### What you should do
Print out every line, exactly as written.

### Information shown
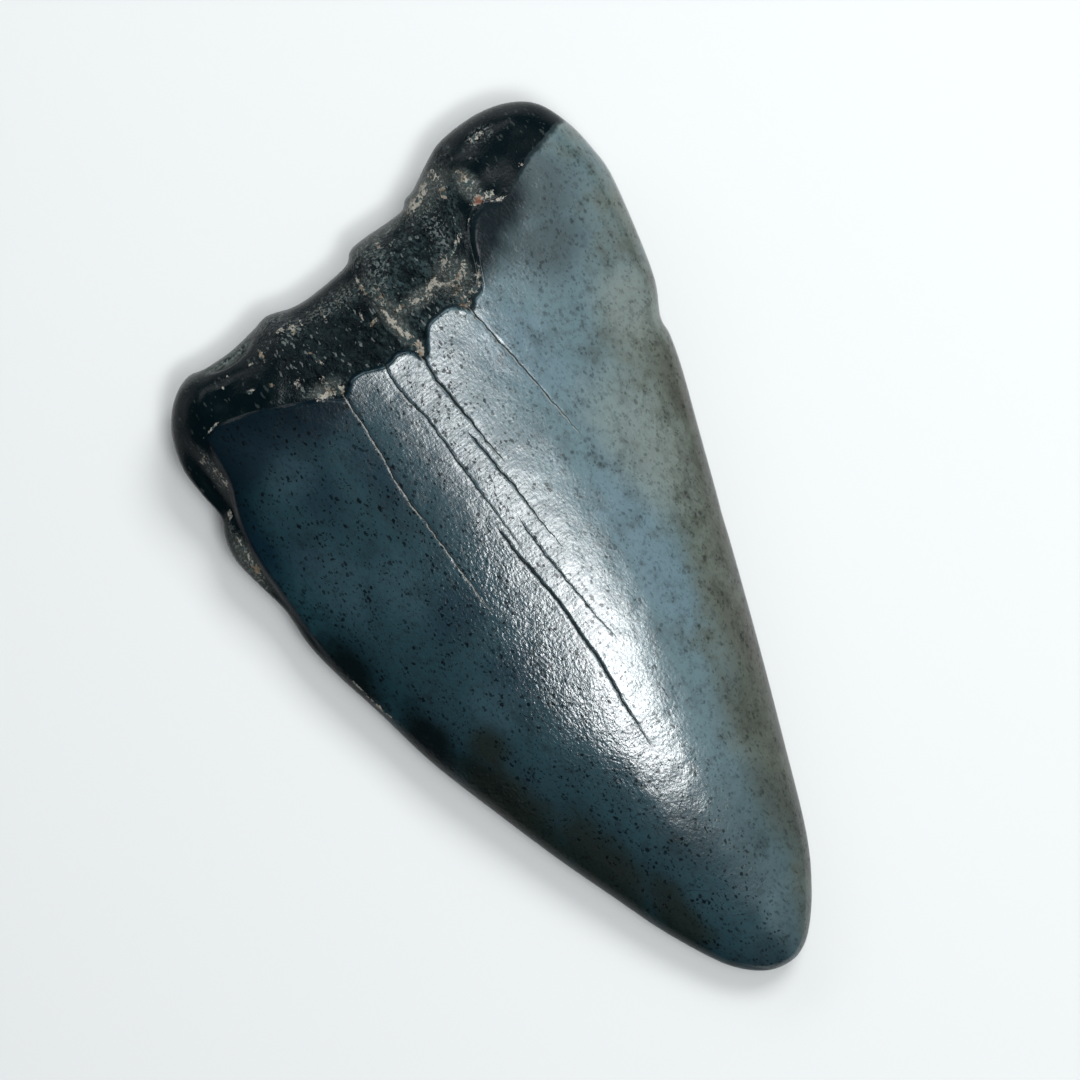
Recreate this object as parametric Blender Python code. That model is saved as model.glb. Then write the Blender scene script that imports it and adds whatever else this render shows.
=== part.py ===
"""A fossil shark tooth, grown as one piece: a black root and a worn, blue-grey enamel crown.

The tooth lies on its lower face, +Z up, with the root towards +Y and the tip towards -Y.
Its origin is at the middle of its outline, on the surface that it rests on. The body is one
closed solid: an upper and a lower sheet over the same grid of points, welded along the outline.
Lengths below are in millimetres and become metres where the mesh is written.
"""

import bmesh
import bpy
import numpy as np

MM = 0.001
NODE = "shark_tooth"
COLLECTION = "fossil_shark_tooth"

# The outline seen from above, as (x, y): up the right edge from the tip, along the root
# from the right lobe to the left one, and down the left edge.
TIP = (-3.5, -43.9)
RIGHT_EDGE = [
    (-1.2, -43.4), (0.8, -42.0), (3.2, -39.0), (5.8, -34.0), (9.1, -25.0), (12.4, -15.6), (15.5, -6.3),
    (16.6, -2.8), (17.4, -0.5), (19.4, 5.5), (21.4, 11.5), (22.3, 15.0), (22.5, 17.0),
    (24.1, 20.4), (25.3, 25.5), (26.3, 31.5), (26.2, 34.5), (25.6, 38.0),
]
ROOT_EDGE = [
    (24.1, 41.3), (21.6, 43.1), (18.2, 43.9), (14.2, 43.7), (11.9, 42.8), (9.1, 41.2),
    (7.8, 40.8), (6.6, 40.0), (2.0, 39.9), (0.4, 39.6), (-0.9, 38.6), (-5.0, 38.1),
    (-7.5, 38.2), (-10.0, 38.9), (-12.0, 38.5), (-15.0, 38.0), (-18.0, 38.0), (-19.8, 38.3),
    (-21.5, 37.7), (-23.2, 36.3),
]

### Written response
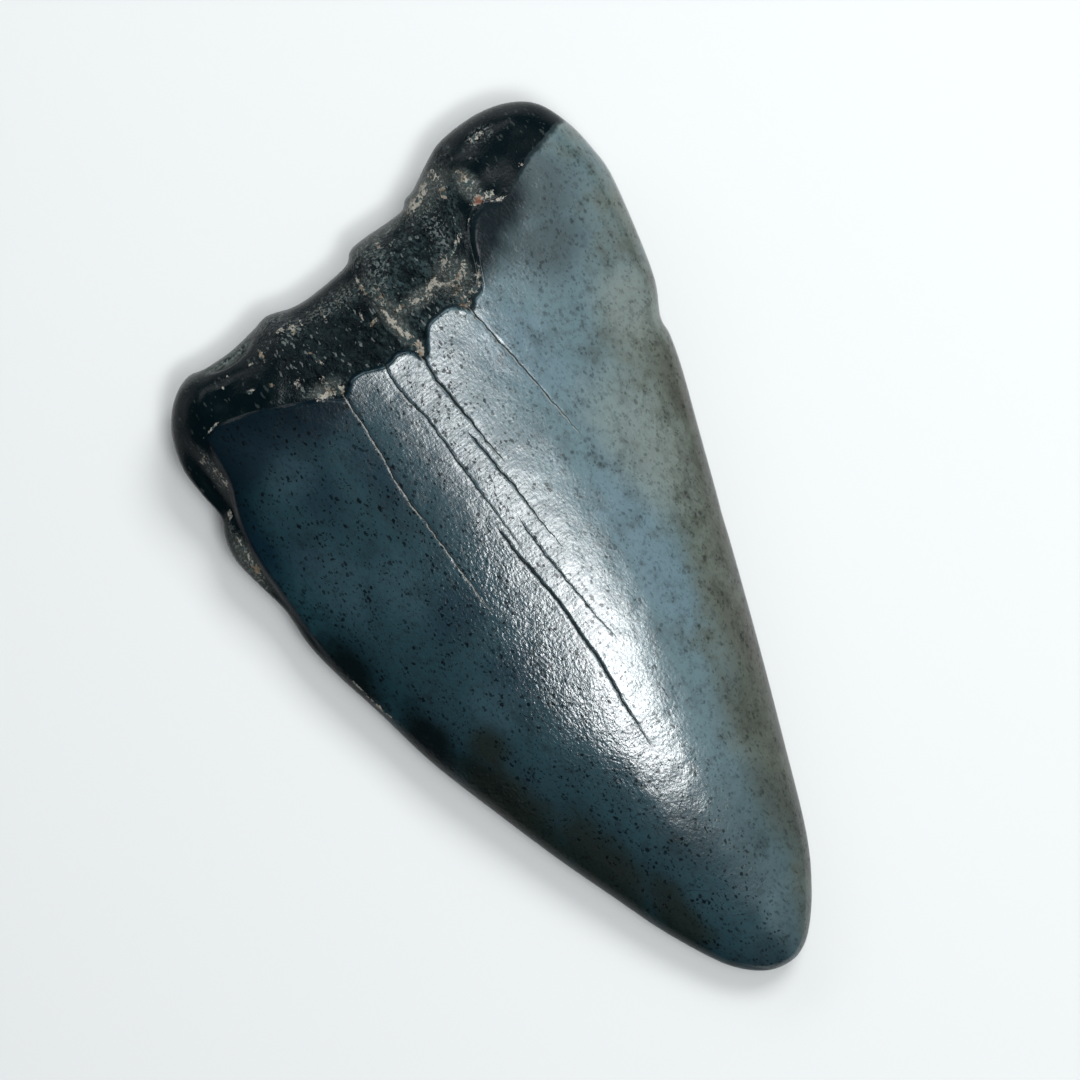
Recreate this object as parametric Blender Python code. That model is saved as model.glb. Then write the Blender scene script that imports it and adds whatever else this render shows.
=== part.py ===
"""A fossil shark tooth, grown as one piece: a black root and a worn, blue-grey enamel crown.

The tooth lies on its lower face, +Z up, with the root towards +Y and the tip towards -Y.
Its origin is at the middle of its outline, on the surface that it rests on. The body is one
closed solid: an upper and a lower sheet over the same grid of points, welded along the outline.
Lengths below are in millimetres and become metres where the mesh is written.
"""

import bmesh
import bpy
import numpy as np

MM = 0.001
NODE = "shark_tooth"
COLLECTION = "fossil_shark_tooth"

# The outline seen from above, as (x, y): up the right edge from the tip, along the root
# from the right lobe to the left one, and down the left edge.
TIP = (-3.5, -43.9)
RIGHT_EDGE = [
    (-1.2, -43.4), (0.8, -42.0), (3.2, -39.0), (5.8, -34.0), (9.1, -25.0), (12.4, -15.6), (15.5, -6.3),
    (16.6, -2.8), (17.4, -0.5), (19.4, 5.5), (21.4, 11.5), (22.3, 15.0), (22.5, 17.0),
    (24.1, 20.4), (25.3, 25.5), (26.3, 31.5), (26.2, 34.5), (25.6, 38.0),
]
ROOT_EDGE = [
    (24.1, 41.3), (21.6, 43.1), (18.2, 43.9), (14.2, 43.7), (11.9, 42.8), (9.1, 41.2),
    (7.8, 40.8), (6.6, 40.0), (2.0, 39.9), (0.4, 39.6), (-0.9, 38.6), (-5.0, 38.1),
    (-7.5, 38.2), (-10.0, 38.9), (-12.0, 38.5), (-15.0, 38.0), (-18.0, 38.0), (-19.8, 38.3),
    (-21.5, 37.7), (-23.2, 36.3),
]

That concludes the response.